The students are split into three groups – one for each floor – and establish relationships with residents throughout the school term. Lopez’s latest partner is resident Earl Cusitar, who is passionate about the harmonica. She sometimes accompanies him on the piano. “He remembers living with his dad as a young boy and playing with neighbourhood children who were Chinese,” she recounts, “He also played the harmonica in an army band.” Cusitar enjoys Lopez’s company and often compliments Lopez on her reading.
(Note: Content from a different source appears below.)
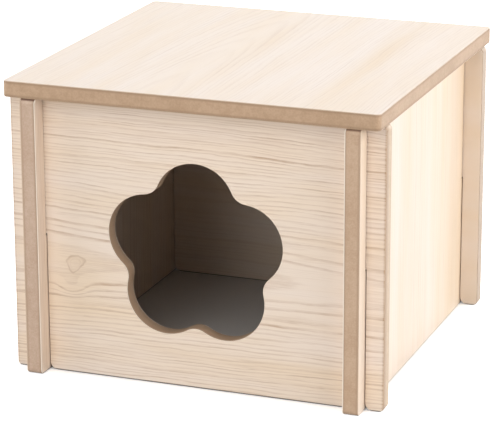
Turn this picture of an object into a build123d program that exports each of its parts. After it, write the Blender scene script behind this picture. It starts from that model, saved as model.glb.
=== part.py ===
from build123d import *
import os

# A flat-pack hamster house.  Four walls of faced board cross near their ends in half-lap joints,
# and a roof board lies on them, kept in place by two cleats glued to its underside.
# Every board is a laminate: a core of MDF with a thin wood-grain facing glued to each side.
#
# Millimetres.  +Z is up, the doorway faces -Y, and the origin is on the floor under the middle.

# ---- The board ----
board_thickness = 5.0
facing_thickness = 0.3
facing_setback = 0.1  # a facing's edge stops this far inside the core's sawn edge

# ---- The walls ----
house_width = 120.0  # along X, over the tabs of the front and back walls
house_depth = 120.0  # along Y, over the tabs of the side walls
wall_height = 88.0
tab_length = 6.0  # how far each wall runs past the wall that it crosses
tab_corner_radius = 1.5

# ---- The half-lap joints ----
# The slots of the front and back walls open downwards, and those of the side walls upwards.
lap_height = 44.0  # where the two slots of a joint meet, above the floor
slot_clearance = 0.3  # a slot's width, over the board that stands in it
slot_end_clearance = 0.4  # between the closed ends of the two slots of a joint
slot_mouth_radius = 2.5  # the rounded lips that guide the other wall in
lips_per_wall = 4  # two at the mouth of each of its two slots
rounding_share = 0.95  # the most of a tab's width that its roundings take up between them

# ---- The doorway: a flower of round petals, one of them upright ----
doorway_height = 42.3  # its centre, above the floor
petal_count = 5
petal_ring_radius = 16.0  # the circle that the petals' centres lie on
petal_radius = 12.8
valley_radius = 5.5  # the rounding of the point between two petals

# ---- The roof ----
roof_inset = 0.3  # its edges lie this far inside the ends of the walls' tabs
roof_corner_radius = 1.5
roof_seat_gap = 0.1  # between the roof's underside and the walls' top edges

# ---- The cleats under the roof ----
cleat_width = 5.0
cleat_height = 8.0
cleat_clearance = 0.5  # between a cleat and the walls round it
cleat_lead_in = 1.5  # the chamfer that guides it in between the walls

# ---- Worked out from the sizes above ----
core_thickness = board_thickness - 2 * facing_thickness
slot_width = board_thickness + slot_clearance
tab_width = tab_length - slot_clearance / 2
tab_corner_limit = rounding_share * tab_width - slot_mouth_radius
side_wall_x = house_width / 2 - tab_length - board_thickness / 2
end_wall_y = house_depth / 2 - tab_length - board_thickness / 2
inner_width = 2 * side_wall_x - board_thickness
inner_depth = 2 * end_wall_y - board_thickness
roof_width = house_width - 2 * roof_inset
roof_depth = house_depth - 2 * roof_inset
roof_bottom = wall_height + roof_seat_gap


def write(piece, name):
    """Label a finished piece and write it to its own file."""
    piece.part.label = name
    export_step(piece.part, f"parts/{name}.step")


def flower(setback):
    """The doorway's outline round its own centre, wider by the setback on all sides."""
    with BuildSketch() as outline:
        with PolarLocations(petal_ring_radius, petal_count, start_angle=90):
            Circle(petal_radius + setback)
        Circle(petal_ring_radius)
        valleys = outline.vertices().group_by(lambda corner: corner.center().length)[0]
        fillet(valleys, valley_radius - setback)
    return outline.sketch


def wall_layer(name, plane, thickness, length, crossing, opens_down, has_doorway, setback=0.0):
    """One layer of a wall: its outline is drawn square on, and extruded through the layer.

    The sketch's origin is on the floor in the middle of the wall, crossing is how far from there
    the two walls stand that it crosses, and the whole edge of the layer lies the setback inside
    the edge of the board.
    """
    mouth_z = setback if opens_down else wall_height - setback
    mouth_side = Align.MIN if opens_down else Align.MAX
    slot_depth = (lap_height if opens_down else wall_height - lap_height) + slot_end_clearance / 2

    with BuildPart() as layer:
        with BuildSketch(plane) as outline:
            with Locations((0, wall_height / 2)):
                Rectangle(length - 2 * setback, wall_height - 2 * setback)
            fillet(outline.vertices(), min(tab_corner_radius, tab_corner_limit) - setback)

            with Locations((-crossing, mouth_z), (crossing, mouth_z)):
                Rectangle(
                    slot_width + 2 * setback,
                    slot_depth,
                    align=(Align.CENTER, mouth_side),
                    mode=Mode.SUBTRACT,
                )
            mouth_line = outline.vertices().group_by(Axis.Y)[0 if opens_down else -1]
            nearest_crossing = mouth_line.sort_by(lambda corner: abs(abs(corner.X) - crossing))
            fillet(nearest_crossing[:lips_per_wall], slot_mouth_radius - setback)

            if has_doorway:
                with Locations((0, doorway_height)):
                    add(flower(setback), mode=Mode.SUBTRACT)
        extrude(amount=thickness)
    write(layer, name)


def wall(name, mid_plane, outer_sign, length, crossing, opens_down, has_doorway=False):
    """A wall's three layers: core, outer facing and inner facing.

    mid_plane lies in the middle of the board, and outer_sign says whether its normal points out
    of the house or into it.
    """
    shape = (length, crossing, opens_down, has_doorway)
    core_face = core_thickness / 2
    outer_face = core_face if outer_sign > 0 else -core_face - facing_thickness
    inner_face = -core_face - facing_thickness if outer_sign > 0 else core_face

    wall_layer(f"{name}_core", mid_plane.offset(-core_face), core_thickness, *shape)
    wall_layer(f"{name}_outer_facing", mid_plane.offset(outer_face), facing_thickness, *shape, facing_setback)
    wall_layer(f"{name}_inner_facing", mid_plane.offset(inner_face), facing_thickness, *shape, facing_setback)


def roof_layer(name, bottom, thickness, setback=0.0):
    """One layer of the roof: a rounded rectangle, extruded upwards."""
    with BuildPart() as layer:
        with BuildSketch(Plane.XY.offset(bottom)):
            RectangleRounded(
                roof_width - 2 * setback,
                roof_depth - 2 * setback,
                roof_corner_radius - setback,
            )
        extrude(amount=thickness)
    write(layer, name)


def roof():
    """The roof's three layers, from the bottom up."""
    core_bottom = roof_bottom + facing_thickness
    core_top = core_bottom + core_thickness
    roof_layer("roof_underside_facing", roof_bottom, facing_thickness, facing_setback)
    roof_layer("roof_core", core_bottom, core_thickness)
    roof_layer("roof_top_facing", core_top, facing_thickness, facing_setback)


def roof_cleat(name, side):
    """A strip under the roof, along one side wall, that reaches from the front wall to the back wall."""
    length = inner_depth - 2 * cleat_clearance
    middle_x = side * (inner_width / 2 - cleat_clearance - cleat_width / 2)

    with BuildPart() as cleat:
        with BuildSketch(Plane.XY.offset(roof_bottom)):
            with Locations((middle_x, 0)):
                Rectangle(cleat_width, length)
        extrude(amount=-cleat_height)
        chamfer(cleat.faces().sort_by(Axis.Z)[0].edges(), cleat_lead_in)
    write(cleat, name)


os.makedirs("parts", exist_ok=True)

front_plane = Plane.XZ.offset(end_wall_y)
back_plane = Plane.XZ.offset(-end_wall_y)
left_plane = Plane.YZ.offset(-side_wall_x)
right_plane = Plane.YZ.offset(side_wall_x)

wall("front_wall", front_plane, 1, house_width, side_wall_x, opens_down=True, has_doorway=True)
wall("back_wall", back_plane, -1, house_width, side_wall_x, opens_down=True)
wall("left_wall", left_plane, -1, house_depth, end_wall_y, opens_down=False)
wall("right_wall", right_plane, 1, house_depth, end_wall_y, opens_down=False)
roof()
roof_cleat("left_roof_cleat", -1)
roof_cleat("right_roof_cleat", 1)
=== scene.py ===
# %% [markdown]
# # A hamster house of faced board
#
# The house is five boards and two small strips: four walls that cross in half-lap joints, and a
# roof that lies on them. Every board is a laminate: a brown core of medium-density fibreboard
# (MDF), with a pale foil glued to each side that is printed with a wood grain. The CAD frame
# already has the shapes right, so this lesson is about finish: how the arrises are eased, what
# the print and the sawn edges look like, and a soft white studio that shows both.
#
# The first cell loads the frame.

# %% Load the frame
from math import radians

import bpy
from mathutils import Matrix, Vector

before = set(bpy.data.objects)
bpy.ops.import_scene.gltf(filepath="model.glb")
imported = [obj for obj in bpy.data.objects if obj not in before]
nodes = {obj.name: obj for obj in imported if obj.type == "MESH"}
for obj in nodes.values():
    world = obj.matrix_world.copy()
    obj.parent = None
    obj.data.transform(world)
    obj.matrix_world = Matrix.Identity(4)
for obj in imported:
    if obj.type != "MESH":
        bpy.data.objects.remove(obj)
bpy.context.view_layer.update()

MM = 0.001  # one millimetre, in Blender's metres
X, Y, Z = 0, 1, 2

# %% [markdown]
# ## Where the boards lie
#
# The finish follows the boards: an edge is darker near the foils, the tabs' tops are painted
# darker as the shade under the roof, and the floor is shaded inside the walls. Those places could
# be typed in again, but the frame knows them, so they are measured on its nodes.


# %% Measure the boards
def span(name, axis):
    """A node's lowest and highest place along an axis, in millimetres."""
    places = [vertex.co[axis] / MM for vertex in nodes[name].data.vertices]
    return min(places), max(places)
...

For the Misericordia residents, having young children in their midst is a breath of fresh air. And for students who don’t have grandparents close by, it’s a welcome connection. The students debrief after each outing to Misericordia Place. “Everyone in the class finds the trips to Misericordia exciting,” says Lopez. “We always talk about how rewarding it feels when they tell us stories about their childhood.”

Williamson’s class has another reason to celebrate. They recently won the Winnipeg Mayor’s Volunteer Service Award. “We all went to the ceremony,” remembers Lopez. “Everybody was so excited when they announced our class!”

Misericordia Place plans to continue the successful intergenerational volunteering for years to come.

The next project on the planning block for Williamson’s class is to create an enormous world wall map and to not only put pins on the countries the seniors have visited, but also to create postcards of the countries the students are studying in geography class to share with the residents.

Now that will no doubt lead to lively conversations.